The Orange Tent group takes its name from the colour of an artist’s tent at the Gezi Park occupation, and is attended by some of the brightest talents in Istanbul’s arts community. At their request, I have kept their identities anonymous. At the two of their most recent gatherings, a group of 50 to 60 people gathered in a room and shared a host of concerns, shedding light on just how much is currently at stake for Istanbul’s arts community. They also distributed collectively produced works of ephemera that address socio-political realities. During the meetings, the minutes are recorded and projected onto a screen, and also shared online through social media, so that group members in other cities and countries can participate and contribute through a networked platform. Several members shared descriptions of arts exhibitions and projects informed by the Gezi protests, with the humorous account of a street action wherein an artist ‘moved’ a canvas emblazoned with a protest slogan through a heavily trafficked pedestrian thoroughfare. While the police didn’t stop the action, they allegedly offered to ‘help with the move’, an offer that the artist promptly rejected. One artist announced that the historic urban farms abutting the city’s Byzantine Theodosian walls are in the process of being torn down by the Istanbul municipality for the construction of an over-designed and mostly concrete ‘park’. Concerned architects are proposing an alternative landscape design that can simultaneously incorporate a new park and preserve the urban farms which are part of Istanbul’s history. Another artist and member of Istanbul’s LGBT community shared the news that the safety and livelihood of Istanbul’s transgendered community, many of whom live in safe houses in the rapidly gentrifying Tarlabaşi neighborhood, is coming under treat by increased police presence. The meeting ended with a discussion about the conservative pedagogical tone that government-backed appointments of arts instructors are bringing to state universities, and the need for artists to brainstorm alternative models for higher education.

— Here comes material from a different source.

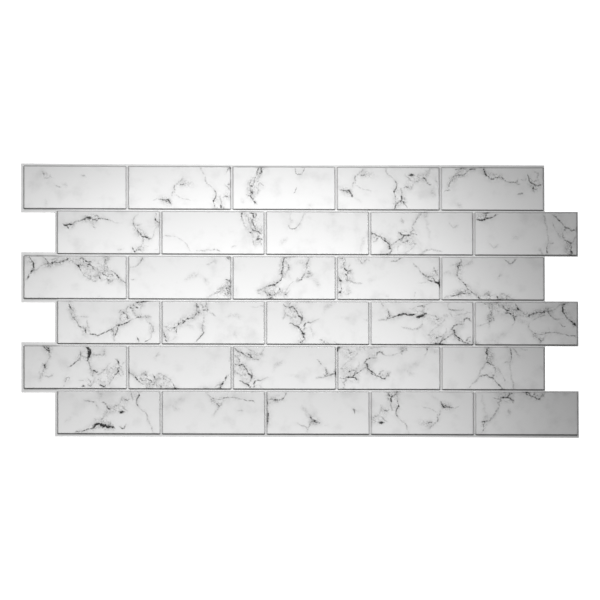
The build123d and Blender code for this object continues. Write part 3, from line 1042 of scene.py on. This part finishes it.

The issue that commanded the most discussion time at last week’s meeting was a draft bill written by the Ministry of Tourism and Culture (the same ministry that is in a court battle to destroy Gezi Park) announcing the creation of a Turkish Arts Council to distribute state funding for the arts. Referred to by its acronym TÜSAK, it proposes an 11-member commission to provide arts funding for independent projects and organizations. It comes on the heels of the prime minister’s announcement that he will privatize the state theatres. The state theatre, opera and ballet directorates will be forced to close with the passing of this bill. These directorates had staged performances within the Ataturk Cultural Center (AKM), a building situated in Taksim Square and ear-marked to be destroyed by the Ministry, along with Gezi Park. Concerns were voiced about the suspect nature of TÜSAK, who would be chosen to serve as commissioners, and what types of projects would be funded. There was a fear among group members that it might function as a state propaganda machine, funding projects that defined Turkish art and culture along increasingly conservative or religious lines. The group members debated many ideas on how to demand a revision for the bill, from asking for greater transparency about its formulation to sharing an artist-approved list of professionals from which the commission’s members could be selected.
As the discussion moved on to the question of whether it would be more effective to form an artists’ association through which to approach the Bureau of Tourism and Culture, one artist voiced an objection. Claiming to be an anarchist of an earlier generation, he questioned the effectiveness of negotiating with a corrupt system and declared the need to take more extreme anti-government measures. Group members asked him to stay even as he walked out of the meeting, displaying the same tolerance for debate that was in effect at Occupy Gezi and continues in the park forums. An extremely diverse range of goals and political agendas come together in all of these sites, and a non-hierarchical code of social conduct encourages everyone to voice their opinions.
The self-declared anarchist who walked out of the meeting belongs to an older generation who witnessed the military coup of 1980 and the ensuing human rights violations that mark a grim period in recent Turkish history. His words served as a reminder that the brutal crackdown on the Gezi protests and the government’s refusal to assume responsibility for the dead and injured protestors has thrown doubt on democracy’s evolution in Turkey over the past 30 years. The indefinite suspension of the trial of the police officer charged with the shooting and killing of the unarmed protestor Ethem Sarisülük in Ankara on 12 June, for example, suggest that legality doesn’t necessarily equal democracy in ‘an authoritarian regime that places its own yes men in courts of law.’
Systems of checks and balances that ensure democratic processes of approval have also become endangered in a political system that rewrites existing rules and laws to suit its own neoliberal agendas. Last month the Ministry of Tourism and Culture rendered ineffective ‘the work of the Union of Chambers of Turkish Architects and Engineers’ (TMMOB). TMMOB’s mission was to protect the public’s interests, Istanbul’s heritage sites, and the well being of its environment in light of the government’s urban planning schemes. When it voiced opposition to the Ministry’s redevelopment plan for Taksim, the government rewrote laws that allow it to skirt TMMOB in the approval process for its building and construction projects. It also revoked TMMOB’s work license to cut off its income. When TMMOB organized a protest in Taksim Square on 13 July, the police violently repressed it and arrested the union’s supporters, such as Osman Erdem.
The AKP’s authoritarian mode of governance and its hard line response to the Gezi protests has raised important questions about whether Turkey’s current political system functions as a true democracy. What does it mean for members of groups such as Kadiköy 110 and the Orange Tent to adhere to passive modes of resistance and abide by legal channels for political change in light of such corruption? It can be seen as a way to take the higher road and ‘engage in performativity’ – in other words, they are performing the act of engaging in a true democracy. Whether or not such a performance can lead to the desired reality is not entirely up to them, but currently in the hands of the AKP, at least until the results of the next election.